IV. Les thèmes et mots-clés

  • Raison et sentiments (titre du parcours) : Louise incarne le sentiment, la passion qu’elle éprouve successivement pour ses deux maris. Elle reconnaît ne pas être maîtresse d’elle-même avec son deuxième mari, qu’elle épouse malgré son manque de fortune et de situation sociale. Renée, au contraire, incarne la raison : son mariage est arrangé par ses parents et elle l’accepte pour ne pas retourner au couvent. Il s’agit donc bien d’une union de raison où les sentiments n’ont pas leur place. Elle a réfléchi à la meilleure solution pour elle, c’est une femme de tête et non une femme qui fonctionne à l’instinct.

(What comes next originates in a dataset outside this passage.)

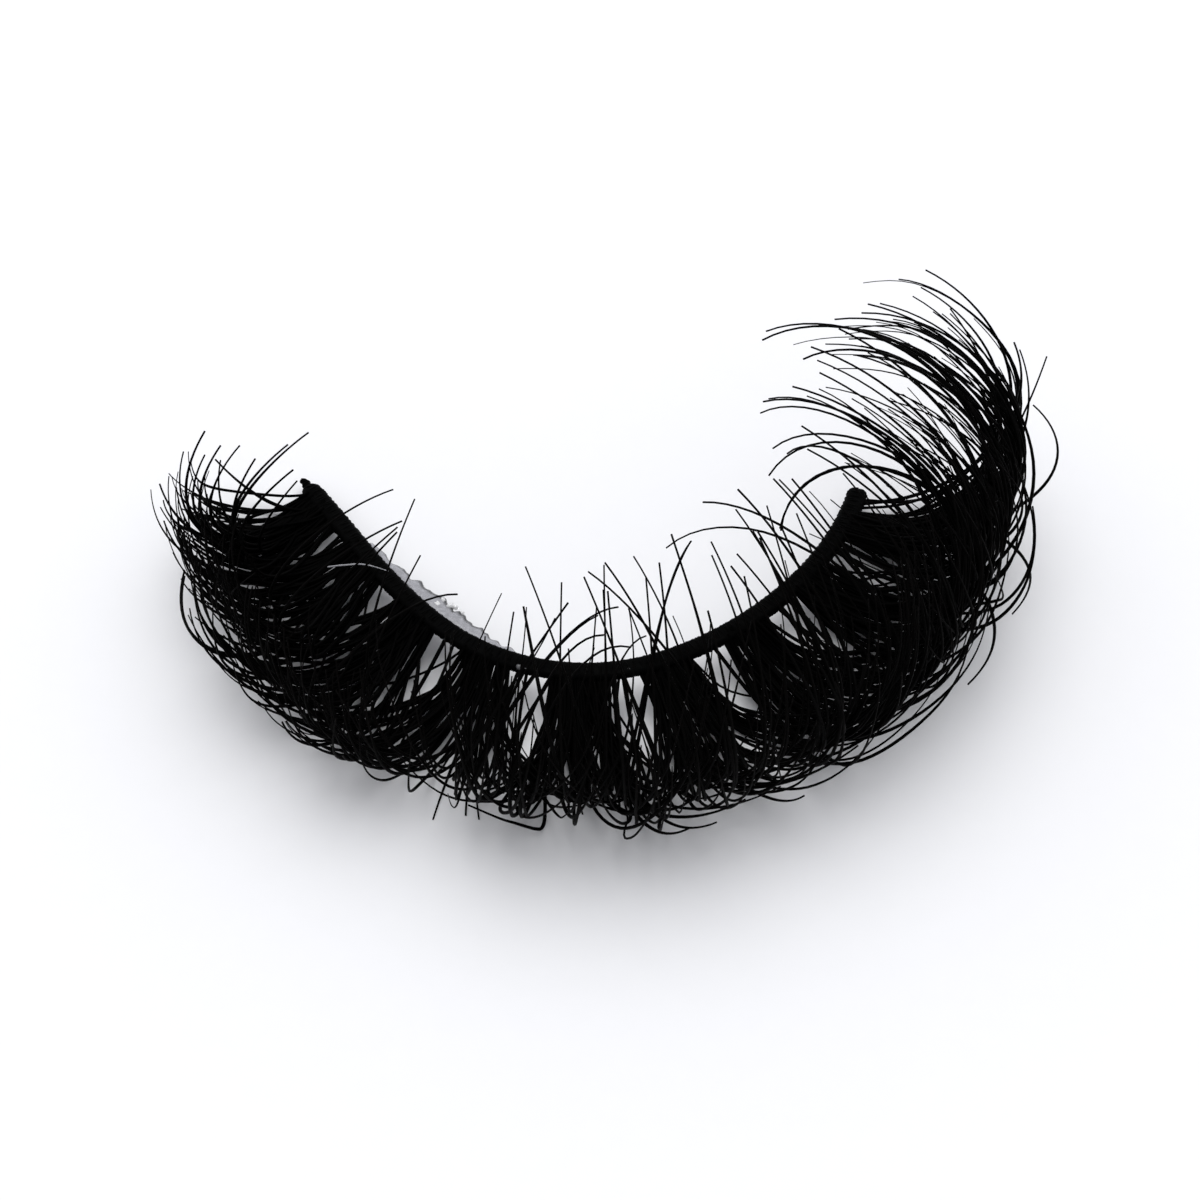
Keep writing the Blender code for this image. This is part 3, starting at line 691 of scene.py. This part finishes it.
def sweep_tree():
    """Sweeps a rounded flat section along a line whose points carry their own size."""
    maker = TreeMaker("swept_band", (
        ("Width", "Float", BAND_WIDTH),
        ("Thickness", "Float", BAND_THICKNESS),
        ("Roundness", "Float", 0.2 * MM),
        ("Unevenness", "Float", 0.03 * MM),
        ("Material", "Material", None),
    ))
    source = maker.source
    line = maker.add("GeometryNodeSetCurveNormal", {"Curve": maker.drawn()}, mode="Z_UP").outputs[0]
    inputs = {"Width": source["Width"], "Height": source["Thickness"]}
    box = maker.add("GeometryNodeCurvePrimitiveQuadrilateral", inputs, mode="RECTANGLE").outputs[0]
    inputs = {"Curve": box, "Radius": source["Roundness"], "Count": CORNER_STEPS, "Limit Radius": True}
    box = maker.add("GeometryNodeFilletCurve", inputs, mode="POLY").outputs[0]
    swept = maker.swept(line, maker.resampled(box, SECTION_STEPS), maker.named("line_size"))
    place = maker.add("GeometryNodeInputPosition").outputs[0]
    inputs = {"Vector": place, "Scale": LUMP_SCALE, "Detail": 2.0}
    noise = maker.add("ShaderNodeTexNoise", inputs, noise_dimensions="3D").outputs["Fac"]
    uneven = maker.math("SUBTRACT", noise, 0.5) * maker.given("Unevenness")
    normal = maker.add("GeometryNodeInputNormal").outputs[0]
    inputs = {"Geometry": swept, "Offset": maker.scaled(normal, uneven)}
    return maker.finish(maker.add("GeometryNodeSetPosition", inputs).outputs[0])


def thread_tree():
    """Winds a thread round the band's line: a helix laid over the flat section."""
    maker = TreeMaker("wound_thread", (
        ("Width", "Float", BAND_WIDTH),
        ("Thickness", "Float", BAND_THICKNESS),
        ("Thread Radius", "Float", 0.085 * MM),
        ("Turns", "Float", 40.0),
        ("Start Turn", "Float", 0.0),
        ("Steps", "Int", 900),
        ("Material", "Material", None),
    ))
    source = maker.source
    line = maker.resampled(maker.drawn(), source["Steps"])
    angle = (maker.along_line() * maker.given("Turns") + maker.given("Start Turn")) * (2.0 * math.pi)
    tangent = maker.add("GeometryNodeInputTangent").outputs[0]
    side = maker.vector("NORMALIZE", maker.vector("CROSS_PRODUCT", tangent, (0.0, 0.0, 1.0)))
    upward = maker.vector("CROSS_PRODUCT", side, tangent)
    across = maker.math("SINE", angle) * (maker.given("Width") * 0.5)
    height = maker.math("COSINE", angle) * (maker.given("Thickness") * 0.5)
    size = maker.named("line_size")
    offset = maker.vector("ADD", maker.scaled(side, across * size), maker.scaled(upward, height * size))
    line = maker.add("GeometryNodeSetPosition", {"Geometry": line, "Offset": offset}).outputs[0]
    return maker.finish(maker.swept(line, maker.ring(THREAD_SIDES), source["Thread Radius"]))


def line_tree():
    """Gives a line a round section whose size the points carry."""
    maker = TreeMaker("round_line", (
        ("Radius", "Float", 0.06 * MM),
        ("Material", "Material", None),
    ))
    radius = maker.given("Radius") * maker.named("line_size")
    return maker.finish(maker.swept(maker.drawn(), maker.ring(THREAD_SIDES), radius))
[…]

  • Bonheur et plaisir : Renée connaît le bonheur sur le temps long alors que Louise connaît les plaisirs sur de courts moments. Elle meurt jeune comme si la passion l’avait ravagée. En cela, elle connaît une fin digne d’une héroïne de tragédie. Renée se projette dans le futur dès son plus jeune âge et ne vit pas dans les plaisirs de l’instant présent comme Louise. Son bonheur vient, ainsi, de la maternité, du sentiment de faire le bien et non de l’amour passionnel.
  • Le mariage : durant le XIXe siècle, le mariage est un lien juridique et social qui exclut généralement le sentiment amoureux, du moins, dans les milieux bourgeois et aristocratiques. La passion trouvait ainsi à s’épanouir en-dehors du mariage, c’est-à-dire dans des relations extraconjugales. Louise considère ainsi ses deux maris comme des amants qu’elle aime passionnément alors que Renée souligne sans cesse ses devoirs d’épouse et de mère.
  • Condition de la femme au XIXe siècle : pour les jeunes filles de bonne famille, deux choix de vie sont possibles : le mariage ou le couvent. Les femmes pauvres doivent travailler ou se prostituer (cf. Fantine dans Les Misérables) pour survivre. Pour Renée, qui a des convictions religieuses très fortes, le mariage est un idéal social qui permet à une femme de devenir mère. C’est dans ce rôle qu’elle finira par trouver le bonheur. Louise quant à elle, meurt sans enfant en pensant avoir gaspillé sa vie. Le roman permet donc de découvrir ce qu’était la condition féminine à l’époque et de prendre conscience des avancées considérables réalisées depuis, en France.